The press conference was just an excuse for Florida to threaten McElwain with a firing for cause. The release on McElwain’s firing said the two had “mutually agreed” to separate. What that translates to in this business is, Florida probably threatened to fire him for cause and McElwain’s legal team probably threatened to haul the school into court, and the two sides met in the middle.
This could have all been avoided, though, if the rest of the schools in the SEC – to say nothing of those who compete with the SEC – would just come to the realization that until Nick Saban retires from Alabama, nothing substantive is going to change. College football is the ultimate momentum game, and that force extends off the playing surface as much as it does on it. Alabama fans are wringing hands at the moment worried whether its recruiting class will break into the top eight or so this February. Think about that for a second: A ranking of ninth or lower would trigger panic.

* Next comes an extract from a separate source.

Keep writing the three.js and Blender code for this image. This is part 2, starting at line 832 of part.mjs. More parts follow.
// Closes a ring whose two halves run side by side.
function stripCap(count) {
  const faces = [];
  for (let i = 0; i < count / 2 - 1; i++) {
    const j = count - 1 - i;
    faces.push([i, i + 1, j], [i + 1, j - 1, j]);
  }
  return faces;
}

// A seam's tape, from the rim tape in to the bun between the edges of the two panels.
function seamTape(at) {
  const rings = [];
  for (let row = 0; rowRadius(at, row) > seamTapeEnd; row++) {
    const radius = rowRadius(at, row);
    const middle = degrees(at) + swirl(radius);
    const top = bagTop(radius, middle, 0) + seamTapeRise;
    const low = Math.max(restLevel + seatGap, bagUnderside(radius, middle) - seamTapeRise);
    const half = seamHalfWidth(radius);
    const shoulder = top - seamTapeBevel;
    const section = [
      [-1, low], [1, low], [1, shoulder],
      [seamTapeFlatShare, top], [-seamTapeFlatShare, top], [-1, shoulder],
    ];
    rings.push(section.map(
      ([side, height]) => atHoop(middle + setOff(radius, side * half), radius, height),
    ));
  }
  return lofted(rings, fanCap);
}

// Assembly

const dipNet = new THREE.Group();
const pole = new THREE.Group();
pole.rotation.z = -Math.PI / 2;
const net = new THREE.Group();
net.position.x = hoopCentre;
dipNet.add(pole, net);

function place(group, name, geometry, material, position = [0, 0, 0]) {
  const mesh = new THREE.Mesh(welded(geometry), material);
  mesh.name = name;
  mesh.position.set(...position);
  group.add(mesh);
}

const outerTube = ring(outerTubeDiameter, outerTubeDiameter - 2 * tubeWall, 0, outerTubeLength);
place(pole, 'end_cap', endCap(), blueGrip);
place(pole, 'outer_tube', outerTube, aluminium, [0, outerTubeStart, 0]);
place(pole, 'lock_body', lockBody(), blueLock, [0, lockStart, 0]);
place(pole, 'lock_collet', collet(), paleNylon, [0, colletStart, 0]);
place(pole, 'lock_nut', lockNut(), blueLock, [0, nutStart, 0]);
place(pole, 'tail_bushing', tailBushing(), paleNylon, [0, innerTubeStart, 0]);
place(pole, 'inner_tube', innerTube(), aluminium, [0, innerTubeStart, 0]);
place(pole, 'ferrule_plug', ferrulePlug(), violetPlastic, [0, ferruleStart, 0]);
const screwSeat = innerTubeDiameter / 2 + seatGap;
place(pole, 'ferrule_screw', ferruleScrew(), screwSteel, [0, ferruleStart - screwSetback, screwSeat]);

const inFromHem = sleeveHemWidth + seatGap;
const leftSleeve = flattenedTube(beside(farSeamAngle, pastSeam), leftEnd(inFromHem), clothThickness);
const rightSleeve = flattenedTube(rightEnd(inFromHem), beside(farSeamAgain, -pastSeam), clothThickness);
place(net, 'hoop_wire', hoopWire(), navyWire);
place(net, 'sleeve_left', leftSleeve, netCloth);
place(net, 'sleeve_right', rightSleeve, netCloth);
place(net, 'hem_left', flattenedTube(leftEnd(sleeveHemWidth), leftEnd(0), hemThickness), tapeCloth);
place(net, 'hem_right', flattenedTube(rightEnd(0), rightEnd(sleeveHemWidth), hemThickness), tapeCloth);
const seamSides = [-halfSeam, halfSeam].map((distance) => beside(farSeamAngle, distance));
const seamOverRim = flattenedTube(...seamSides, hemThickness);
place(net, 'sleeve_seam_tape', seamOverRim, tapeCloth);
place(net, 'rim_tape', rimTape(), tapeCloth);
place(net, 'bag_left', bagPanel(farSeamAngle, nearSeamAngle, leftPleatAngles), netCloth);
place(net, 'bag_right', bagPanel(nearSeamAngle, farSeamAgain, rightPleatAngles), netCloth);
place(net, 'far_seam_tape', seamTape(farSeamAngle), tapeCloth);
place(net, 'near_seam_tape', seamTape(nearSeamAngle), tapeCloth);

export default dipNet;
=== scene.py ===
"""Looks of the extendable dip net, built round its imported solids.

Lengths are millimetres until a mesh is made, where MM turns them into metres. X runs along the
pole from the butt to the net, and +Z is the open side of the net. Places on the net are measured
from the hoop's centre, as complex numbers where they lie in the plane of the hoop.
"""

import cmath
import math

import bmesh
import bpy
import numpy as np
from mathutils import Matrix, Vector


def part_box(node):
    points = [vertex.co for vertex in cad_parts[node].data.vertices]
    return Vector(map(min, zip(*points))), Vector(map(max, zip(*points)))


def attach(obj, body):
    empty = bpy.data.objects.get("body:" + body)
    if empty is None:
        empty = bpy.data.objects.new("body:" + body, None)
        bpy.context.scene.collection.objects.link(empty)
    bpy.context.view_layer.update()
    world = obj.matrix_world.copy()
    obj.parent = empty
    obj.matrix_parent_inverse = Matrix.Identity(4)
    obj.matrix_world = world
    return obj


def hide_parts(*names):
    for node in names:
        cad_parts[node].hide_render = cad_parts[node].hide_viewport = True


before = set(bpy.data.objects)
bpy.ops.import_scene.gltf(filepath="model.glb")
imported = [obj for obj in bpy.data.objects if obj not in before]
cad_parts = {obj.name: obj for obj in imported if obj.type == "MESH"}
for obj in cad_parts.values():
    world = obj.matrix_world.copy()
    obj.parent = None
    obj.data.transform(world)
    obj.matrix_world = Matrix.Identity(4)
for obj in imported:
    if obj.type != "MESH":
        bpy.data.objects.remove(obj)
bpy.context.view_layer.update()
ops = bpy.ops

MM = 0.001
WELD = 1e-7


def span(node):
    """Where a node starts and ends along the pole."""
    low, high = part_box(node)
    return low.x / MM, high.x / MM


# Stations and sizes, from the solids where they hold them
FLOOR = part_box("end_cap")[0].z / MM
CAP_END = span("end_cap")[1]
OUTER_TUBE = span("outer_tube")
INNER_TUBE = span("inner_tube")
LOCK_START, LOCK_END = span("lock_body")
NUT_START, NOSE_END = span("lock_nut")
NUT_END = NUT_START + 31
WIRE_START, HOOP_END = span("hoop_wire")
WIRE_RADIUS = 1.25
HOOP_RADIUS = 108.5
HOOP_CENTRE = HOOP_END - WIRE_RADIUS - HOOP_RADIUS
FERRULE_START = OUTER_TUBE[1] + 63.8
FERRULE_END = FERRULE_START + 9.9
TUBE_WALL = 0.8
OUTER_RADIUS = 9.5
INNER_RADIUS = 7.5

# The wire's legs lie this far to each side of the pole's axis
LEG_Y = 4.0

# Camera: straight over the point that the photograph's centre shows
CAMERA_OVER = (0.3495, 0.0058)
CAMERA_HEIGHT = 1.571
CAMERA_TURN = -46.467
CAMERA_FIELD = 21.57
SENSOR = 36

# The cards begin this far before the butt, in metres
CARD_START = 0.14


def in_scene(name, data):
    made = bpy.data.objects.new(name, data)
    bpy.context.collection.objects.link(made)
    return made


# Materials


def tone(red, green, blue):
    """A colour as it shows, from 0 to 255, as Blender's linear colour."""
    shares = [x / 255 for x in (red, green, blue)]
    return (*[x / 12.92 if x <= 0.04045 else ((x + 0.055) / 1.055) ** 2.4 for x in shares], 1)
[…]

If anything, that’s where McElwain failed Florida – recruiting. He wasn’t especially good at it. He also repeated the errors of Mike Shula at Alabama in the mid-2000s, and decided to die on the hill of being overly loyal to his assistants, especially offensive coordinator Doug Nussmeier, who got exposed at Florida when he didn’t have the best talent in the conference around him.
Yes, those were problems; no, Florida isn’t going to fix anything until Saban goes away. Alabama has too much power, too many resources, and way too much of that key ingredient, momentum.
But Florida isn’t the only school chasing ghosts. Texas A&M, Tennessee, Ole Miss, Arkansas and Missouri could all be changing coaches after this year. Auburn will consider it if the Tigers lose in an ugly fashion to either Georgia, Alabama or both.
And what names are already coming up as possibilities for other schools to hire? Jimbo Fisher. Jim McElwain’s name is in play, too. Current Alabama assistants Jeremy Pruitt and Brian Daboll. Lane Kiffin. This comes a year after South Carolina hired Will Muschamp and two years after Georgia hired Kirby Smart. The common denominator, of course, is a tie of some kind to Saban.
Much of this is somewhat the fault of Smart, who after a so-so debut year, now helms a potential powerhouse in Georgia. To be fair, Smart is winning on the back of Mark Richt’s groundwork, but Smart still gets credit for learning from Saban and applying those principles to his own program. But in doing so, he re-lit the fire of the Altar of Saban – really for the first time since Jimbo Fisher capitalized on his time as Saban’s offensive coordinator at LSU, got hired at Florida State and eventually won the 2013 national championship. Between Fisher’s rise and Smart’s recent ascension, there has been relatively little success from former Saban assistants. For that matter, the guy holding down second place on that list behind Fisher is probably still Mark Dantonio at Michigan State.
But now, the momentum of college football extends to Saban’s ties, and if Smart proves he has the “it” factor at Georgia, you can expect Saban to have to replace assistants on an even shorter timeline.
The question, though, is why? Why are other schools, especially those in the SEC, so determined to make changes so quickly? There are now nearly 130 FBS schools in the country, and the FBS division hasn’t even been in existence that long. If every school took its turn winning a single national championship, the list still wouldn’t have cycled through to the beginning. Yet many schools, chief among them Alabama, have won multiple titles and will win multiple titles again in the future before some of the schools making moves this offseason ever win a first one.
That’s why McElwain’s dismissal at Florida is not about death threats, or a 3-4 record, or a picture of a guy lying on top of a shark that McElwain swears isn’t him. It’s about Florida thinking it had hired the next Nick Saban, finding out it hadn’t, and potentially throwing the baby out with the bathwater before the end of the third year of his contract.
But at least Florida has been nationally competitive lately. Arkansas has not, and will not. Ole Miss has not, and will not. Missouri has not and probably never will. Texas A&M and Auburn both could be, but a lot will be known about the mindset – and the willingness to panic – among their leaders after the initial list of coaching candidates pops out at those schools. Auburn tried to hire Kirby Smart before, and has employed Jimbo Fisher in the past. McElwain’s name is in the early mix at both Arkansas and Ole Miss. Leaders at both those schools would show real wisdom by going in an entirely different direction, one that leads away from Saban entirely.
But if the leaders at schools in the SEC are truly smart, they’ll handle this round of hiring thusly: Bring a guy in, and tell him the expectation is to compete for second place in the SEC. Occasionally Alabama will run into a rash of bad injury luck, as it did in 2010, and the opportunity will be there to post a season to remember.
But if the goal is really to supplant Nick Saban at the top of the conference, the end result will be nothing more than a whole lot of money paid to settle a whole lot of buyout clauses. Florida knows all about that already.